● Requirement: Find "hide_parts(node)" in the data below; transcribe the line it appears on and each line after it, exactly, to the end, and nothing else.

● Data:
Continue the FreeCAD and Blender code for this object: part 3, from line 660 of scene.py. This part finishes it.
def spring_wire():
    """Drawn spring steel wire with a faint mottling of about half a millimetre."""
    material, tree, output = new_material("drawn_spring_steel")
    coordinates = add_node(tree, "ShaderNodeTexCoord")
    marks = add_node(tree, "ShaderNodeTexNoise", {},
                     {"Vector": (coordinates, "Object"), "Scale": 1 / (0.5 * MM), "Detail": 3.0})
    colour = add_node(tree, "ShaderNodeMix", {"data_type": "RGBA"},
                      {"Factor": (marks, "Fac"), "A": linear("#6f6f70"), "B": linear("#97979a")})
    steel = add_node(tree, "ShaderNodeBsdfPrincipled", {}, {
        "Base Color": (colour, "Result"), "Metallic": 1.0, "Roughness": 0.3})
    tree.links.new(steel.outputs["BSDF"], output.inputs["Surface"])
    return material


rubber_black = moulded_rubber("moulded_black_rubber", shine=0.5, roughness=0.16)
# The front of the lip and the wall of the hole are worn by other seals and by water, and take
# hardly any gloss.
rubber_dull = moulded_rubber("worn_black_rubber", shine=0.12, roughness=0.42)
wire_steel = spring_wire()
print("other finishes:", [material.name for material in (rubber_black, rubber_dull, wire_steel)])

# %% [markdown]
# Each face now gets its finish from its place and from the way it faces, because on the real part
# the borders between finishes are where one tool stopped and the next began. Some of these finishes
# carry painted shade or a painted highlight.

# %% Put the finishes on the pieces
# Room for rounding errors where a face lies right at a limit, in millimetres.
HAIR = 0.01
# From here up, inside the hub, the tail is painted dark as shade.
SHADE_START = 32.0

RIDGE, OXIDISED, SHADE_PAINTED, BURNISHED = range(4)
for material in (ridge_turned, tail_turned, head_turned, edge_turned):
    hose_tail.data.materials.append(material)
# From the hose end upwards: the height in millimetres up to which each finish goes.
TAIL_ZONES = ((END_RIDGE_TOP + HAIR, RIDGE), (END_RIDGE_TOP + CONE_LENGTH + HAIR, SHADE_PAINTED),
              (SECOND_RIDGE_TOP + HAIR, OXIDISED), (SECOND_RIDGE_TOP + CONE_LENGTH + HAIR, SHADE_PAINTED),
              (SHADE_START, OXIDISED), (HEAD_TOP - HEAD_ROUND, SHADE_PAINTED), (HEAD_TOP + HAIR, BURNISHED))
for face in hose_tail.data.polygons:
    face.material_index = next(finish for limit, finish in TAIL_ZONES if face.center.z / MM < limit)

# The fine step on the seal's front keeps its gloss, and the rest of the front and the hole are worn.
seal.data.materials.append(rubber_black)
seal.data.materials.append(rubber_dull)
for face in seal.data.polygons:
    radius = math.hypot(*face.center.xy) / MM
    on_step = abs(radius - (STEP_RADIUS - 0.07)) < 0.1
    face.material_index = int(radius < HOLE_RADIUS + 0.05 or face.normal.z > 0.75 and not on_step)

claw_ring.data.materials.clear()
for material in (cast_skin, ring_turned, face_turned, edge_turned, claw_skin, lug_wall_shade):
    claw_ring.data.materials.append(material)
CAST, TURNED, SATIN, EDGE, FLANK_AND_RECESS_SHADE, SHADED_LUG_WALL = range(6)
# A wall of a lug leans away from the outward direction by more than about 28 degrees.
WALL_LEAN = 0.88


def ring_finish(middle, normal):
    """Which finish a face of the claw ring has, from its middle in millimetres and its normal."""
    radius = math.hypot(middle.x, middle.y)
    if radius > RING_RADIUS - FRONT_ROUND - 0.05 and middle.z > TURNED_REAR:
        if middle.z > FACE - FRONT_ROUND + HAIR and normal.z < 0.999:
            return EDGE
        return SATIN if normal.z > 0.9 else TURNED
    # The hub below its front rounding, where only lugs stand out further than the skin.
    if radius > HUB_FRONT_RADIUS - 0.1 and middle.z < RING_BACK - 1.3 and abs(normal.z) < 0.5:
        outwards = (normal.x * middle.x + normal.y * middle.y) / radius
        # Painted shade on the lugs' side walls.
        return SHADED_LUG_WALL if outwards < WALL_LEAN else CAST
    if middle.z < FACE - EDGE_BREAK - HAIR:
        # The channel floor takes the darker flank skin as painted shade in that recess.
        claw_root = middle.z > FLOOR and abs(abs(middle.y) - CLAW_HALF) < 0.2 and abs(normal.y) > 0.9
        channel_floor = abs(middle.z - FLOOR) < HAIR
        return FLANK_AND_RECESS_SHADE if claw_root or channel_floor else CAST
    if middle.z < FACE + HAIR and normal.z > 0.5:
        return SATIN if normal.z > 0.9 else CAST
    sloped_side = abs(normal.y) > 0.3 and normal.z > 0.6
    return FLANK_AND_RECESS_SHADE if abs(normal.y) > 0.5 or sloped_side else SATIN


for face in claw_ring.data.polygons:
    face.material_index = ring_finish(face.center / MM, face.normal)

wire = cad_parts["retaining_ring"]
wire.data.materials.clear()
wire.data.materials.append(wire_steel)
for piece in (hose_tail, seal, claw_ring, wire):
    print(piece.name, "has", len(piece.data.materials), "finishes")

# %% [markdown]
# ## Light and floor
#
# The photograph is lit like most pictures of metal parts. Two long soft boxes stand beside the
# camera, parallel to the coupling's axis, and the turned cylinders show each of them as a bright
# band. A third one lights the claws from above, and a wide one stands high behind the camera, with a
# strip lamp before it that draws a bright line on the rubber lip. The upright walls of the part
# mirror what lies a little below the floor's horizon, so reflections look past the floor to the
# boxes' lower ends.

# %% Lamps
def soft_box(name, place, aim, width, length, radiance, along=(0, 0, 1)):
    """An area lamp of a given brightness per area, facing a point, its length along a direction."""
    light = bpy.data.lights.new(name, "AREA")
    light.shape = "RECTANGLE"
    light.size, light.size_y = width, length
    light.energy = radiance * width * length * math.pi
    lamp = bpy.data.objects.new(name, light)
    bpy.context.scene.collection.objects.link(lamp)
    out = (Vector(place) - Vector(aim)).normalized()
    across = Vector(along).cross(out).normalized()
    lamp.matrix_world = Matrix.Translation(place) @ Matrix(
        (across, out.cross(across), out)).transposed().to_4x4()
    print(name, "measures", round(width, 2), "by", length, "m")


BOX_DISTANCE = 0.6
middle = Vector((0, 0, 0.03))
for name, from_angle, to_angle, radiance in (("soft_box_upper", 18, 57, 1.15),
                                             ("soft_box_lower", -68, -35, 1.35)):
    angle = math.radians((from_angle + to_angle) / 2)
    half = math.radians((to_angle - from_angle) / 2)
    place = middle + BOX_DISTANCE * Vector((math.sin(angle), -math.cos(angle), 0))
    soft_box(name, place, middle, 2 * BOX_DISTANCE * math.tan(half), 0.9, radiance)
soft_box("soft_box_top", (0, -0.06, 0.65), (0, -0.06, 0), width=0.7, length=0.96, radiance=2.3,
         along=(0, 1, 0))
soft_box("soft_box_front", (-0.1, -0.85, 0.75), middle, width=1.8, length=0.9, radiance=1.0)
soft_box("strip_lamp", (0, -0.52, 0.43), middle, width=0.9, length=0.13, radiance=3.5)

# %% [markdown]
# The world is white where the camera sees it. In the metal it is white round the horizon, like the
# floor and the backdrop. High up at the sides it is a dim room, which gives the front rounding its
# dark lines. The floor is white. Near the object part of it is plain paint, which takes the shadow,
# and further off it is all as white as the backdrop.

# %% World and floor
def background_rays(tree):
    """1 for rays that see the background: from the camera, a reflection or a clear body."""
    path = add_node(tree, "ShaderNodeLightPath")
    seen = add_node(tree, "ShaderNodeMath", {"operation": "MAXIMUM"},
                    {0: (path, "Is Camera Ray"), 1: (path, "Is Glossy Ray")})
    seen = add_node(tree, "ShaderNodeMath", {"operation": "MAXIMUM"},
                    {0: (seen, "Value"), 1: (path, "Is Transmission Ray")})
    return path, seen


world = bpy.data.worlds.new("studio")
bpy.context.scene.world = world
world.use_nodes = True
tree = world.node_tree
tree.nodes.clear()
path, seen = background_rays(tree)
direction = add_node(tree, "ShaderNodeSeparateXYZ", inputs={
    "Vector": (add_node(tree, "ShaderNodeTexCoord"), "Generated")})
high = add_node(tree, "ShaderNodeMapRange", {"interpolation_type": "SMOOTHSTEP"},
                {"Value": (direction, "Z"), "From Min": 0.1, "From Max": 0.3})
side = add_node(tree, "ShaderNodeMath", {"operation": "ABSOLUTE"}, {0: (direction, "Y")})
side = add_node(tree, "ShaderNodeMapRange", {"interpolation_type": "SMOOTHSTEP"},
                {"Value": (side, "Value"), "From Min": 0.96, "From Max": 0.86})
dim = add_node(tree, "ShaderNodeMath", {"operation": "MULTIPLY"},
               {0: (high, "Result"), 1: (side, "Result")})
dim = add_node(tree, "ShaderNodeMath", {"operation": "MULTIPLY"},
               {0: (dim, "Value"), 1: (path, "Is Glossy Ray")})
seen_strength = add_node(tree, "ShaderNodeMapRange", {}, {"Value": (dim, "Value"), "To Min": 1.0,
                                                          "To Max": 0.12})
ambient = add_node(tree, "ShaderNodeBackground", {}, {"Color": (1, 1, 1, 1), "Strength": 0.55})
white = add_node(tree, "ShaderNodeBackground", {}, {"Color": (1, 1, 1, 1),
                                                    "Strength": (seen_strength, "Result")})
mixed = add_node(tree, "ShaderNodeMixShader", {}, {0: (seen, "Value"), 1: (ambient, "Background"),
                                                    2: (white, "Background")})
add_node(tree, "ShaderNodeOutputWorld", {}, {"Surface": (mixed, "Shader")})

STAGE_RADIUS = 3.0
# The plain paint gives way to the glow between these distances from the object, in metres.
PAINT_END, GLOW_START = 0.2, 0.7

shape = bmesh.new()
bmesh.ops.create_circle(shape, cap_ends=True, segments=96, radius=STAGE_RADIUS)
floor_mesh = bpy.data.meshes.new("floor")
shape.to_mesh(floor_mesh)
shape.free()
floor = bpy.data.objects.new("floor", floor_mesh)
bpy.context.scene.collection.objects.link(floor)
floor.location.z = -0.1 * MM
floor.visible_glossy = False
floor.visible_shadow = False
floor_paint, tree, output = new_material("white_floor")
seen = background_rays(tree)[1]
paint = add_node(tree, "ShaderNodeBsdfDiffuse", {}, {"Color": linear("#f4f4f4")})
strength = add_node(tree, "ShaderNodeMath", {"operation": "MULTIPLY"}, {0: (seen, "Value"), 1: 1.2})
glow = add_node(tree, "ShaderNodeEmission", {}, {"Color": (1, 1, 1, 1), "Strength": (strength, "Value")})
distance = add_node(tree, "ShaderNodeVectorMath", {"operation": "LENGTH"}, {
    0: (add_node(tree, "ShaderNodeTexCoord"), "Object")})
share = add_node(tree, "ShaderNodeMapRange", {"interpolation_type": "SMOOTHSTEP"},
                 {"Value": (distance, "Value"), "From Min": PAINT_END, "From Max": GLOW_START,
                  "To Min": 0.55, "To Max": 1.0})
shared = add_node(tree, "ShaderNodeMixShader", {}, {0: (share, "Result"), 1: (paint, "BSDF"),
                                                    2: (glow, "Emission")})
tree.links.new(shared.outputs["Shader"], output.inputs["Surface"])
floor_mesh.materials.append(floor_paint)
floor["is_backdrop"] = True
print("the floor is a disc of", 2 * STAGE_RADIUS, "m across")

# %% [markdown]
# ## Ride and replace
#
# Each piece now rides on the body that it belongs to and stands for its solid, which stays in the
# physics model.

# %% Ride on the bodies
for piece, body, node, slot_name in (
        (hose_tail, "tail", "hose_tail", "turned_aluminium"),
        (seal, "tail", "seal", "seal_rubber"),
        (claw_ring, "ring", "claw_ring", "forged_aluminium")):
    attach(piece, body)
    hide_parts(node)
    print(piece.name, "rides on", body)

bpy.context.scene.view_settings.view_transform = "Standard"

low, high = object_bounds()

● Solution for this task:
    hide_parts(node)
    print(piece.name, "rides on", body)

bpy.context.scene.view_settings.view_transform = "Standard"

low, high = object_bounds()